Mr. ALIQUO: You know, general ennui. I just kind of wanted--I was sick of watching television and, you know, watching other people do interesting things. I figured it was about time for me to actually start doing something interesting myself. I've always wanted to be a spy, you know, and this was a perfect opportunity to try to do that. I didn't expect it to get as big as it did, which kind of pulled me away from the game for a little bit, but...

CONAN: Oh, to administrate.

Mr. ALIQUO: Yeah.

CONAN: Yeah. I wonder, do you get to use all that great trade craft that spies in all the novels use--disguises, that sort of thing?

Mr. ALIQUO: Oh, yeah. Just the other day I was--and I can reveal it now because I only use each disguise but once, in case anyone sees me. Yesterday I was dressed as, like, an Indian guy. I had a long beard, a skull cap, white kind of flowing robes and the whole nine.

CONAN: And...

Mr. ALIQUO: And today I think--today I might be, like, a 1980s, like, metal head.

CONAN: Huh. But if there's somebody listening to the program, who's one of your assassins, they can just wait and watch you come out of the building there.

Mr. ALIQUO: They could, but I'm not the supreme commander, you know, just in title; I'm that good. So I'm not too worried about these people.

(Soundbite of laughter)

CONAN: Well, how many people have you assassinated over the course of the past couple of weeks?

Mr.
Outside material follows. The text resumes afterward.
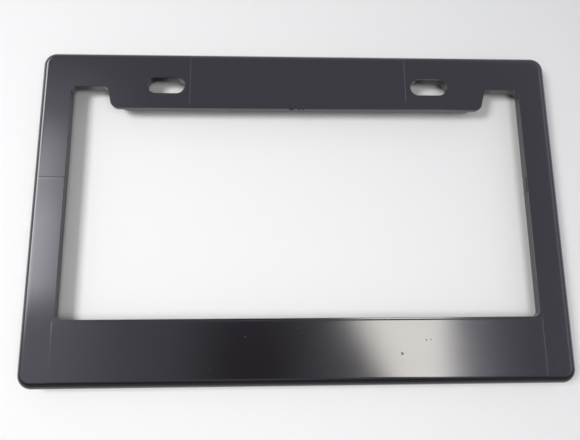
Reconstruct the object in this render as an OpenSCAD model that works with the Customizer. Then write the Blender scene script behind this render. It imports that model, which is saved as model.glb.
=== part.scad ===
// Number plate holder for a motorcycle plate: one injection moulded frame.
// X runs across the frame, Y to its top edge and Z out of its front face.
// The origin is the centre of the rear rim, on which the frame lies.

/* [Shell] */
// Width over the side walls, measured at the rear rim
frame_w = 230; // [212:1:260]
// Height over the top and bottom walls, measured at the rear rim
frame_h = 147; // [135:1:170]
// Depth from the rear rim to the front face
frame_d = 12; // [9:0.5:18]
// Thickness of the side walls
wall_t = 2; // [1.5:0.1:2.5]
// Thickness of the front face
face_t = 2; // [1.5:0.1:2.5]
// Radius of the four corners of the outline
corner_r = 6; // [5.5:0.5:12]
// Radius of the edge where the front face turns into the side walls
edge_r = 3.5; // [2.7:0.1:4.5]
// Draft of the side walls in degrees
draft = 1; // [0.5:0.25:2]
// Chamfer on the inner edge of the rear rim
rim_chamfer = 0.6; // [0.2:0.1:1]

/* [Window] */
// Width of the bars left and right of the window
side_bar = 14; // [12:0.5:20]
// Width of the band below the window
bottom_bar = 27.5; // [20:0.5:36]
// Width of the bar above the two notches
top_bar = 17; // [15:0.5:20]
// Distance from the top of the frame to the lower edge of the tab
tab_drop = 27; // [24:0.5:34]
// Width of a notch at its top, from the side of the window to the tab
notch_w = 15.5; // [11:0.5:18]
// How far each side of the tab leans in from the top of the notch to the tab's lower edge
tab_taper = 2.5; // [2:0.1:8]
// Radius of the lower corners of the tab
tab_corner_r = 3.5; // [1.5:0.5:4.5]
// Radius of the fillets between the tab and the top bar
tab_root_r = 2; // [1:0.5:3]
// Radius of the corners of the window
window_r = 2.5; // [1:0.5:5]

/* [Lip] */
// Depth of the window's walls, from the front face to the edge of the lip
lip_d = 4; // [3:0.25:6]
// Thickness of the lip, the slot collars and the ribs' outer ends
lip_t = 1.6; // [1:0.1:2.4]
// Radius of the lip behind the lower corners of the tab
lip_corner_r = 10; // [6:0.5:12]
// Thickness of the stiffening ribs
rib_t = 1.2; // [0.8:0.1:2]
// Distance from one rib to the next
rib_pitch = 40; // [30:1:60]

/* [Bolt slots] */
// Distance from the tab's upper corners, at the notches, in to the centres of the slots
slot_inset = 26; // [18:0.5:32]
// Distance from the top of the frame to the centre line of the slots
slot_drop = 16.2; // [13.2:0.5:18.2]
// Length of a slot from end to end
slot_l = 16.5; // [10:0.5:20]
// Height of a slot
slot_h = 7.3; // [5.3:0.1:9.3]

/* [Raised panels] */
// Height of the two panels above the front face
panel_lift = 0.2; // [0.1:0.05:0.5]
// Width of the slope round a panel
panel_slope = 1.5; // [1:0.1:2]
// Radius of a panel's inner corners, at the foot of the slope
panel_r = 3; // [2.5:0.5:5]
// Distance from a panel's foot to the edge of the window
panel_margin = 0.6; // [0.3:0.1:1.5]
// Distance from the slots to the panel on the top band
slot_panel_gap = 2.25; // [1:0.25:20]
// Distance from the sides of the frame to the panel on the bottom band
bottom_panel_inset = 13; // [8:0.5:30]

/* [Hidden] */
$fn = 96;
past = 1;                                // how far a cutter passes what it cuts
hair = 0.001;                            // added to a fillet's arc, so it crosses its lines cleanly
lip_z = frame_d - lip_d;                 // rear edge of the lip, the collars and the ribs
face_z = frame_d - face_t;               // rear of the front face
window_x = frame_w / 2 - side_bar;       // half width of the window
window_lo = bottom_bar - frame_h / 2;    // lower edge of the window
notch_y = frame_h / 2 - top_bar;         // upper edge of the notches
window_mid = (window_lo + notch_y) / 2;  // middle of the window's height
tab_y = frame_h / 2 - tab_drop;          // lower edge of the tab
tab_tip_x = window_x - notch_w - tab_taper;  // half width of the tab at its lower edge
tab_lean = tab_taper / (notch_y - tab_y);
slot_x = window_x - notch_w - slot_inset;    // centre of a slot
slot_y = frame_h / 2 - slot_drop;
top_panel_w = 2 * (slot_x - slot_l / 2 - slot_panel_gap);
bottom_panel_w = frame_w - 2 * bottom_panel_inset;
inner_edge_r = max(edge_r - wall_t, 0.5);
panel_root = face_t / 2;                 // how deep a panel is rooted in the face
ribs_x = floor((window_x - rib_t) / rib_pitch);
ribs_y = floor((notch_y - window_lo) / 2 / rib_pitch);

// Direction from point p to point q
function toward(p, q) = (q - p) / norm(q - p);
// Half of the angle between the two edges that meet at q
function half_angle(p, q, s) = acos(toward(q, p) * toward(q, s)) / 2;
// Where a fillet of radius r at q meets the edge that runs to p
function fillet_end(p, q, s, r) = q + toward(q, p) * r / tan(half_angle(p, q, s));
// Centre of that fillet
function fillet_centre(p, q, s, r) = let (mid = toward(q, p) + toward(q, s))
    q + mid / norm(mid) * r / sin(half_angle(p, q, s));
// Whether an outline that runs anticlockwise turns left at q
function turns_left(p, q, s) = cross(q - p, s - q) > 0;
// Half width of the tab at height y, drawn in by some distance
function tab_x(y, in_by) =
    tab_tip_x + tab_lean * (y - tab_y) - in_by * sqrt(1 + tab_lean ^ 2);

// What lies between the corner at q and its fillet of radius r, run on past the corner
module corner_piece(p, q, s, r) {
    centre = fillet_centre(p, q, s, r);
    difference() {
        polygon([fillet_end(p, q, s, r), 2 * q - centre, fillet_end(s, q, p, r)]);
        translate(centre) rotate(atan2(centre.y - q.y, centre.x - q.x)) circle(r + hair);
    }
}

// An outline with true arcs of the given radii at its corners, run anticlockwise
module filleted(points, radii) {
    n = len(points);
    before = [for (i = [0:n - 1]) points[(i + n - 1) % n]];
    after = [for (i = [0:n - 1]) points[(i + 1) % n]];
    difference() {
        union() {
            polygon(points);
            for (i = [0:n - 1]) if (!turns_left(before[i], points[i], after[i]))
                corner_piece(before[i], points[i], after[i], radii[i]);
        }
        for (i = [0:n - 1]) if (turns_left(before[i], points[i], after[i]))
            corner_piece(before[i], points[i], after[i], radii[i]);
    }
}

// The window with its two notches, grown into the plastic by some distance
module window(grow, tab_r) {
    x = window_x + grow;
    lo = window_lo - grow;
    hi = notch_y + grow;
    tip = tab_y + grow;
    right = [[x, lo], [x, hi], [tab_x(hi, grow), hi], [tab_x(tip, grow), tip]];
    right_r = [window_r + grow, window_r + grow, tab_root_r + grow, max(tab_r - grow, 0.5)];
    left = [for (i = [3:-1:0]) [-right[i].x, right[i].y]];
    left_r = [for (i = [3:-1:0]) right_r[i]];
    filleted(concat(right, left), concat(right_r, left_r));
}

// One bolt slot, grown on all sides by some distance
module slot(grow) {
    reach = (slot_l - slot_h) / 2;
    for (side = [-1, 1]) translate([side * reach, 0]) circle(slot_h / 2 + grow);
    square([2 * reach, slot_h + 2 * grow], center = true);
}

module at_slots() {
    for (side = [-1, 1]) translate([side * slot_x, slot_y]) children();
}

// Half section of a rim: r wide at its foot, d high, drafted, its upper edge rounded off
module rim_section(r, d, edge) {
    inset = (edge + (d - edge) * sin(draft)) / cos(draft);
    centre = [r - inset, d - edge];
    tip = [r - d * tan(draft), d];
    difference() {
        polygon([[0, 0], [r, 0], tip, [0, d]]);
        difference() {
            polygon([centre + edge * [cos(draft), sin(draft)], tip + [past, 0],
                tip + [past, past], [centre.x, d + past], [centre.x, d]]);
            translate(centre) rotate(225) circle(edge + hair);
        }
    }
}

// Section of the shell where the face turns into the wall, from a corner's axis outward
module shell_section() {
    inner_r = corner_r - wall_t;
    mouth = rim_chamfer + past;
    difference() {
        rim_section(corner_r, frame_d, edge_r);
        rim_section(inner_r, face_z, inner_edge_r);
        polygon([[-past, -past], [inner_r + mouth, -past], [inner_r, rim_chamfer],
            [-past, rim_chamfer]]);
    }
}

// Runs a section along the four sides of the outline and turns it through the corners
module run_round_outline() {
    for (i = [0:3]) {
        across = (i % 2 == 0 ? frame_w : frame_h) / 2 - corner_r;
        along = (i % 2 == 0 ? frame_h : frame_w) / 2 - corner_r;
        rotate(90 * i) translate([across, along, 0]) {
            rotate_extrude(angle = 90) children();
            rotate([90, 0, 0]) linear_extrude(2 * along) children();
        }
    }
}

// The flat part of the face, with the window and the slots through it
module face_outline() {
    difference() {
        square([frame_w - 2 * corner_r, frame_h - 2 * corner_r], center = true);
        window(0, tab_corner_r);
        at_slots() slot(0);
    }
}

// What stands behind the face: the lip, the slot collars and the ribs
module web_outline() {
    difference() {
        union() {
            window(lip_t, lip_corner_r);
            at_slots() slot(lip_t);
            for (i = [-ribs_x:ribs_x]) translate([i * rib_pitch, 0])
                square([rib_t, frame_h - wall_t], center = true);
            for (i = [-ribs_y:ribs_y]) translate([0, window_mid + i * rib_pitch])
                square([frame_w - wall_t, rib_t], center = true);
        }
        window(0, lip_corner_r);
        at_slots() slot(0);
    }
}

// Section of a panel's sloped side, from a corner's axis outward
module panel_section() {
    polygon([[0, 0], [panel_r, 0], [panel_r, panel_root],
        [panel_r - panel_slope, panel_root + panel_lift], [0, panel_root + panel_lift]]);
}

// A panel from foot_y out past the edge of the frame, with two inner corners
module panel_form(w, foot_y) {
    straight = frame_h / 2 + past - foot_y - panel_r;
    translate([0, foot_y + panel_r, frame_d - panel_root]) {
        for (side = [0, 1]) mirror([side, 0, 0]) translate([w / 2 - panel_r, 0, 0]) {
            rotate(-90) rotate_extrude(angle = 90) panel_section();
            translate([0, straight, 0]) rotate([90, 0, 0])
                linear_extrude(straight) panel_section();
        }
        translate([panel_r - w / 2, 0, 0]) {
            rotate([90, 0, 90]) linear_extrude(w - 2 * panel_r) mirror([1, 0]) panel_section();
            cube([w - 2 * panel_r, straight, panel_root + panel_lift]);
        }
    }
}

// The same panel, run out halfway round the edge of the frame
module panel(w, foot_y) {
    intersection() {
        panel_form(w, foot_y);
        rotate([90, 0, 90]) linear_extrude(frame_w, center = true)
            rim_section(frame_h / 2 - panel_lift, frame_d + panel_lift, edge_r);
    }
}

module plate_frame() {
    color([0.045, 0.045, 0.05]) {
        run_round_outline() shell_section();
        translate([0, 0, face_z]) linear_extrude(face_t) face_outline();
        translate([0, 0, lip_z]) linear_extrude(lip_d - face_t) web_outline();
        panel(top_panel_w, tab_y + panel_margin);
        mirror([0, 1, 0]) panel(bottom_panel_w, panel_margin - window_lo);
    }
}

plate_frame();
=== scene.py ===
"""The looks of the number plate holder: one glossy black moulding on a pale floor."""
import bpy
from math import atan2, cos, pi, radians, sin, tan
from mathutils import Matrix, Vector
from mathutils.geometry import delaunay_2d_cdt


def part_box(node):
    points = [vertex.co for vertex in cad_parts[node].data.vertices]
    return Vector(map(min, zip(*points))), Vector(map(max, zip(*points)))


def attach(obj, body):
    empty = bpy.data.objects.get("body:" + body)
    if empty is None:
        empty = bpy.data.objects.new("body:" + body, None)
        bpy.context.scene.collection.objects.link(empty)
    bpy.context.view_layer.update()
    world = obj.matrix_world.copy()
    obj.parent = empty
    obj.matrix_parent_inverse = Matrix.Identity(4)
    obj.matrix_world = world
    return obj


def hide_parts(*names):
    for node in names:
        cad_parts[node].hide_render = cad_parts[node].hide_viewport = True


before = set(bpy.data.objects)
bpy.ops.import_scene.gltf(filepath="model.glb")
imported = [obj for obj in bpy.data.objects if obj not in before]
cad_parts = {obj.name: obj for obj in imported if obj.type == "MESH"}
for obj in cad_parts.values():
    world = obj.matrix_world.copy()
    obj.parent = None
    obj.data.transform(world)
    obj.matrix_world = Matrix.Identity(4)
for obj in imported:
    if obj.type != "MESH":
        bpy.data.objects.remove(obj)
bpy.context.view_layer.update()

# The part's sizes are in millimetres, and its mesh is made in metres
MM = 0.001
LOW, HIGH = (tuple(c / MM for c in corner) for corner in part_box("plate_frame"))

# The shell
CAD_LIFT = 0.2
FRAME_W = HIGH[0] - LOW[0]
FRAME_H = HIGH[1] - LOW[1]
FACE_TOP = HIGH[2] - CAD_LIFT
WALL = 2
FACE = 2
REAR = FACE_TOP - FACE
CORNER_R = 6
EDGE_R = 3.5
DRAFT = radians(1)
RIM_CHAMFER = 0.6

# How far the flat face's edge lies inside the outline of the rim's foot
INSET = (EDGE_R + (FACE_TOP - EDGE_R) * sin(DRAFT)) / cos(DRAFT)
FACE_EDGE_Y = FRAME_H / 2 - INSET

# The window
SIDE_BAR = 14
BOTTOM_BAR = 27.5
TOP_BAR = 17
TAB_DROP = 27
NOTCH_W = 15.5
TAB_TAPER = 2.5
TAB_CORNER_R = 3.5
TAB_ROOT_R = 2
WINDOW_R = 2.5
WINDOW_EDGE_R = 0.15
WINDOW_X = FRAME_W / 2 - SIDE_BAR
WINDOW_LO = BOTTOM_BAR - FRAME_H / 2
NOTCH_Y = FRAME_H / 2 - TOP_BAR
TAB_Y = FRAME_H / 2 - TAB_DROP
TAB_LEAN = TAB_TAPER / (NOTCH_Y - TAB_Y)

# The lip and the ribs behind the face
LIP_D = 4
LIP_T = 1.6
LIP_CORNER_R = 10
LIP_Z = FACE_TOP - LIP_D
RIB_T = 1.2
RIB_PITCH = 40
RIB_SHY = 0.03

# The bolt slots
SLOT_INSET = 26
SLOT_DROP = 16.2
SLOT_L = 16.5
SLOT_H = 7.3
SLOT_EDGE_R = 0.3
SLOT_X = WINDOW_X - NOTCH_W - SLOT_INSET
SLOT_Y = FRAME_H / 2 - SLOT_DROP

# The raised panels, 1 for the top one and -1 for the bottom one: half the width, the distance of the foot
# from the middle of the frame, and the width of the slope at the foot
PANEL_LIFT = 0.12
PANEL_MARGIN = 0.6
SLOT_PANEL_GAP = 2.25
BOTTOM_PANEL_INSET = 13
SIDE_SLOPE = 0.6
TAB_SLOPE = 6
PANELS = {
    1: (SLOT_X - SLOT_L / 2 - SLOT_PANEL_GAP, TAB_Y + PANEL_MARGIN, TAB_SLOPE),
    -1: (FRAME_W / 2 - BOTTOM_PANEL_INSET, PANEL_MARGIN - WINDOW_LO, SIDE_SLOPE),
}

# A slope is rounded over this share of its width at its foot and at its top, and is cut at these shares
SLOPE_BLEND = 0.3
SLOPE_STEPS = (0, 0.15, 0.3, 0.5, 0.7, 0.85, 1)

# Where the gates were cut off: the middle across and along, and half the size across and along
GATES = (
    (WINDOW_X, 12, 0.35, 3.2),
    (-3.3, TAB_Y, 0.9, 0.35),
    (0.1, TAB_Y, 0.35, 0.25),
    (1.9, TAB_Y, 0.35, 0.25),
)
GATE_TOP = FACE_TOP - 0.5
GATE_FOOT = FACE_TOP - 2.4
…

ALIQUO: Oh--me personally?

CONAN: Yeah.

Mr. ALIQUO: Oh, none. I'm the supreme commander. I don't get my hands dirty unless absolutely necessary. I had my rogue assassins go out and take out people for my--you know, under my orders.

CONAN: Well, there's only a little bit more than a week left in Street Wars. Is this the final stage of the game?

Mr. ALIQUO: Yeah, this is the sudden-death tournament. After the three weeks, if there's no last person standing, it goes into a week of sudden death and then the game becomes first person to wet me wins.

CONAN: Aha. And how many assassins are still out there looking for you?

Mr. ALIQUO: I have 13 playing units, and I think that's a total of about 20-ish people looking for me.

CONAN: Oh, so there are consortia--people who enter as a partnership?

Mr. ALIQUO: No, no, no--well, yeah, you're allowed--the game allows both individual players and teams. I have, I think, three teams playing, looking to hunt me, and about 10 single people.


Mr. ALIQUO: And I think it all works out to about 20 looking for me.

CONAN: I have to ask the question: Did this turn out to be better than watching television?

Mr. ALIQUO: Oh, hell, yeah. This was--it met and exceeded all my expectations, you know? If I wanted--you know, chases through subways, car chases, disguises, everything that you could possibly imagine that happened in an action movie happened to me in real life.

CONAN: And I bet that more than a couple of people have suggested to you that this might make pretty good television.

Mr. ALIQUO: Yeah, more than a few. Just today I was talking to a few people in Los Angeles that I'm going to be talking to some more...

CONAN: Aha! Tell us...

Mr. ALIQUO: ...about possibly turning this into a television show.

CONAN: Well, good luck to you, and stay dry.

Mr. ALIQUO: Well, thank you very much.

CONAN: Franz Aliquo, the supreme commander of Street Wars, joined us from our bureau in New York.

Well, this is TALK OF THE NATION from NPR News. I'm Neal Conan in Washington.